Here’s a C function called accessDeallocatedMemory that is a guaranteed 100% crasher. It’s dirt simple, even if you don’t read C—it allocates some memory (just big enough to hold one UInt32) and stores the pointer as buffer, deallocates the memory, and then tries to set the value of pointed to by buffer:
| | void accessDeallocatedMemory(void) { |
| | UInt32 *buffer = calloc(1, sizeof(UInt32)); |
| | free(buffer); |
| | buffer[0] = 42; |
| | } |
Since the app no longer owns the memory pointed to by buffer, this crashes the app instantly. The app crashes out to main and logs a minimally helpful message:
| | malloc: *** error for object 0x614000000880: Invalid pointer dequeued |
| | from free list |
| | *** set a breakpoint in malloc_error_break to debug |
OK, sure, you could take the advice about setting a breakpoint to debug this, but Xcode 9 provides a much more compelling tool: the Address Sanitizer.

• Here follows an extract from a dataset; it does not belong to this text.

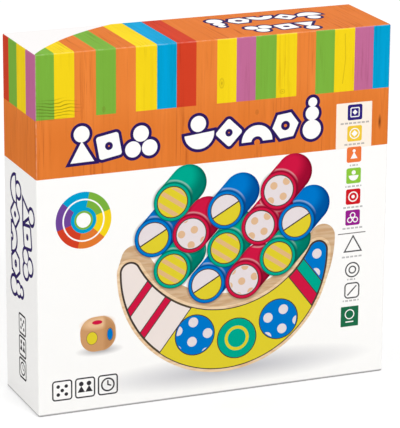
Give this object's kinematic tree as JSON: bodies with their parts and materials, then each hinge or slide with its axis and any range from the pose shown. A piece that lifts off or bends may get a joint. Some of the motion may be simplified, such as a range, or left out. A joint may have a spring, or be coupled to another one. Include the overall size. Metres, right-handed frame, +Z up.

This is a tool that marks unallocated and freed memory as “poisoned”, and can catch accesses to poisoned memory at the moment they happen.
This approach is fairly expensive and slows your code down by 2 to 5 times. Because of this, it’s not on by default like the Main Thread Checker. Instead, you have to turn it on, in the same place as before (Scheme Selector > Edit Scheme > Run > Diagnostics), as seen here:
Run the app again, and this time the crash will be caught on the line of code that causes it, as seen in the following figure (you’ll also see the offending call in the stack trace in the Debug Navigator, along with a bunch of log messages from the Address Sanitizer in the Console):
The Address Sanitizer also catches memory mistakes that may not crash your app, but are still bad news. One obvious example of this is a buffer overrun, like the following code:
| | void performBufferOverflow(void) { |
| | UInt32 *buffer = calloc(1, sizeof(UInt32)); |
| | buffer[0] = 42; |
| | buffer[1] = 9999999; |
| | free(buffer); |
| | } |
In this code, buffer is only allocated enough memory to hold one UInt32, so the attempt to set buffer[1] is out of bounds. When run, this may not actually crash, but since it’s writing to an out-of-bounds address, you can’t actually know what’s being overwritten at that address. Fortunately, the Address Sanitizer catches this programming error too:
Even if you’re not crashing, it’s probably a good idea to occasionally run the Address Sanitizer on any C code you’ve written, to catch overflow errors like this one (just don’t forget to switch it off). Overflows are a major source of security problems, since attackers can use overflows to access memory locations they should not have access to. Proper care of your memory allocations and pointers can help put an end to that.